Bank Of America Beats Earnings Estimates But Reports A Loss Of $276 Million
Bank of America beat Wall Street Q1 2014 earnings estimates with earnings per share of $0.35 and revenue of $22.8 billion.
However, the bank also reported a net revenue loss of $276 million ($0.05 per diluted share) and took a $6 billion litigation expense hit (before tax) which will cost shareholders $0.40 per share after tax.
In other words, this is a pretty noisy report here.
Analysts expected earnings per share of $0.30 and revenue of $22.1 billion according to data compiled by Bloomberg Businessweek.
"The cost of resolving more of our mortgage issues hurt our earnings this quarter,” said Chief Executive Officer Brian Moynihan. “But the earnings power of our business and customer strategy generated solid results and we continued to return excess capital to our shareholders."
Last quarter the company beat earnings estimates despite a dismal mortgage market. That miserable market continues, and has impacted the earnings we've already seen this quarter — JPM and Citi — but both banks still pulled it out for a beat.

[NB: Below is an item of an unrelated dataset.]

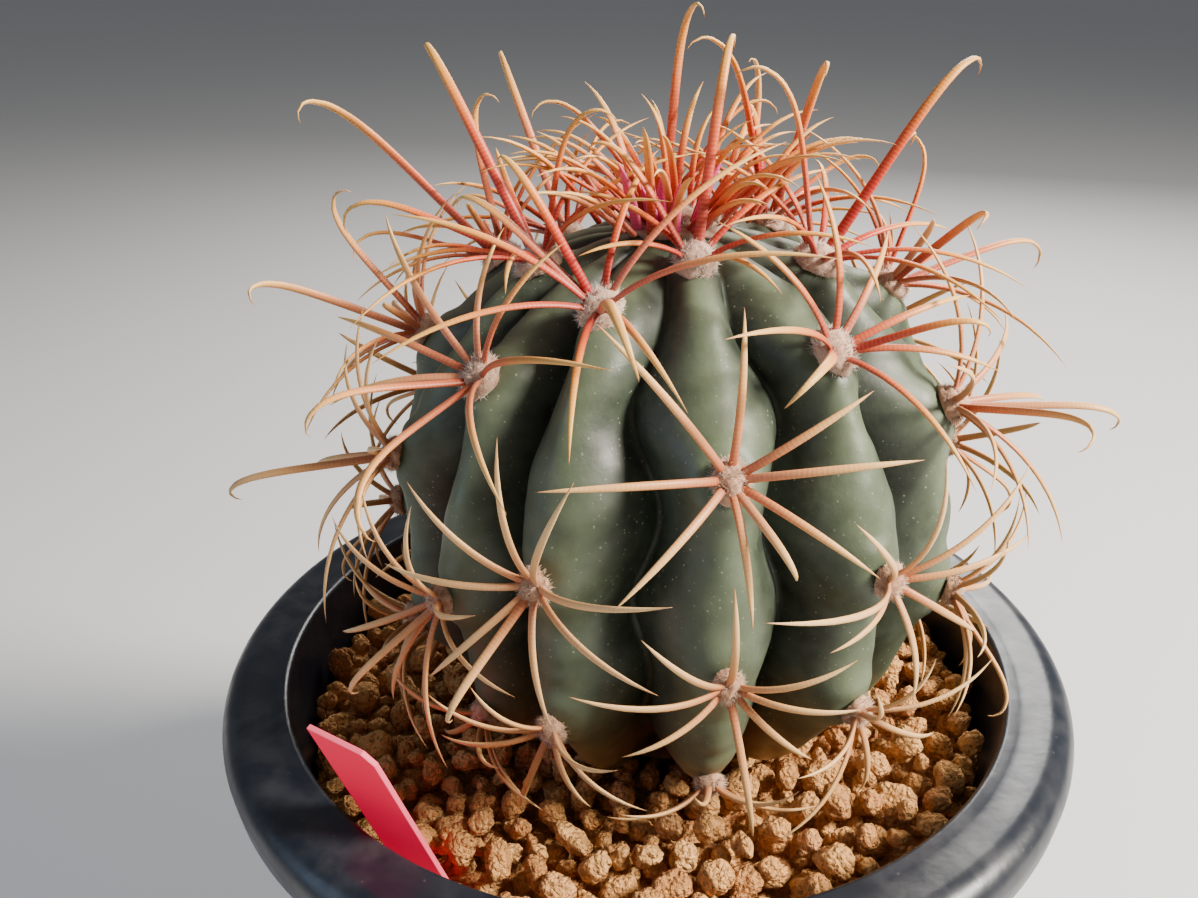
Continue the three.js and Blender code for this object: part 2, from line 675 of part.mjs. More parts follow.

Bank of America took a 66% hit to its mortgage business from this time last year, but couldn't beat estimates like its peers thanks to this $6 billion litigation expense.
Core operating expenses have continued their downward trend thanks to the bank's 'New BAC' cost cutting program. Non-litigation interest expenses are down 6% from this time last year.
The bank's wealth management business, which the bank made it a point to expand, also continued to grow its net income to $729 million from $721 million last year.
Another thing to note here is that Bank of America's sales and trading in equities remained relatively flat. In fixed income, the bank suffered a 15% decline from th iss time last year.
Right now, however, that might as well be a beat considering that JPM and Citi both got killed in those sectors.
Goldman Sachs and Morgan Stanley report their earnings on Thursday morning.